Pelo direito a morrer bem

Hoje vivemos cada vez mais e com melhor qualidade de vida. E morremos cada vez mais tarde, mas sem qualidade.

Preferimos morrer em casa, mas morremos nos hospitais. Queremos estar rodeados pelos que amamos mas falecemos à vista de desconhecidos, no desconforto do anonimato. Temos direito a cuidados paliativos, mas raramente vamos a tempo de os receber.

Morrer bem é um luxo para ricos? Não devia ser. Numa sociedade civilizada, tem de ser um direito adquirido. Se raramente é possível morrer com dignidade, tem de ser possível – e comum – morrer com tranquilidade. E é também para isso que o Sistema Nacional de Saúde existe.

Hoje vivemos cada vez mais e com melhor qualidade de vida. E morremos cada vez mais tarde, mas sem qualidade. Há trinta anos, menos de metade das mortes era causada por doenças crónicas; hoje já são mais de dois terços os óbitos provocados por elas. Isto quer dizer que a vida se prolonga e o combate à doença também, com o inevitável declínio de qualidade da existência. É urgente alargar a rede de cuidados paliativos, é imperativo aumentar a informação disponível e a transparência para com o doente. Todos precisamos de formação e de informação: profissionais de saúde, doentes, familiares. Não podemos continuar a fazer de conta que a forma como morremos não é um sinal da sociedade em que vivemos.

Durante séculos, a morte foi um exclusivo da religião. Depois passou para a esfera privada, quase sem ser falada para lá do circuito fechado. Continuamos a ter pudor em discutir o tema, e perdemos todos com isso. A medicalização da morte traz um problema. Estamos orientados para prolongar a vida tanto quanto podemos e nem sempre temos em conta que as preferências de cada um podem ser contrárias ao desejo de viver o máximo de tempo. A verdade é que os médicos nem sempre podem ser heróis e nem sempre se deve prolongar a vida para lá do que é suportável – acima de tudo, o doente deve ter o direito a escolher se e quando parar de lutar. Para isso, deve ser adequadamente informado dos sacrifícios necessários, do que está em causa e do cenário clínico real.

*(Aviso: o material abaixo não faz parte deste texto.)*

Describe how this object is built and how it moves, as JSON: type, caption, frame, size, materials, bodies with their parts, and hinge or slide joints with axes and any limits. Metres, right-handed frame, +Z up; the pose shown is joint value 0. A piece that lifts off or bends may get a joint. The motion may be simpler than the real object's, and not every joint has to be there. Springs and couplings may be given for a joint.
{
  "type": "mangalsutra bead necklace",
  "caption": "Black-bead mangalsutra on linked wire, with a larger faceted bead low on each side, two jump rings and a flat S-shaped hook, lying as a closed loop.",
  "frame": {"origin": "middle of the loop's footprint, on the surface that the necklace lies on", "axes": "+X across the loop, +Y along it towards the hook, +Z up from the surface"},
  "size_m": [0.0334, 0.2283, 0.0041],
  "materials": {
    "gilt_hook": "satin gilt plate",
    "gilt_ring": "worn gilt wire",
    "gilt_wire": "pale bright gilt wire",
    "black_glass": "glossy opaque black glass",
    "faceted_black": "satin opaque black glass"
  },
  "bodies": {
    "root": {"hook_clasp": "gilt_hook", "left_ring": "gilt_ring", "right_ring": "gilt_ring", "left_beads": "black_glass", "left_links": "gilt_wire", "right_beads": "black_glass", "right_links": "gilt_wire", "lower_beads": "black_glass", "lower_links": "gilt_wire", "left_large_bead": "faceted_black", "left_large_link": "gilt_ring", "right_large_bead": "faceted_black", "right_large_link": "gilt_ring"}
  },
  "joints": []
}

A eutanásia poderá entrar nesta discussão, mas não é sequer o centro do problema. A forma como deixamos os nossos cidadãos morrer revela o padrão como vivemos, mas como evitamos discutir esta realidade não estamos disponíveis para sequer pensar nela em termos individuais. Temos, todos, de ser mais exigentes. Temos direito a morrer bem, já é altura de o exigir.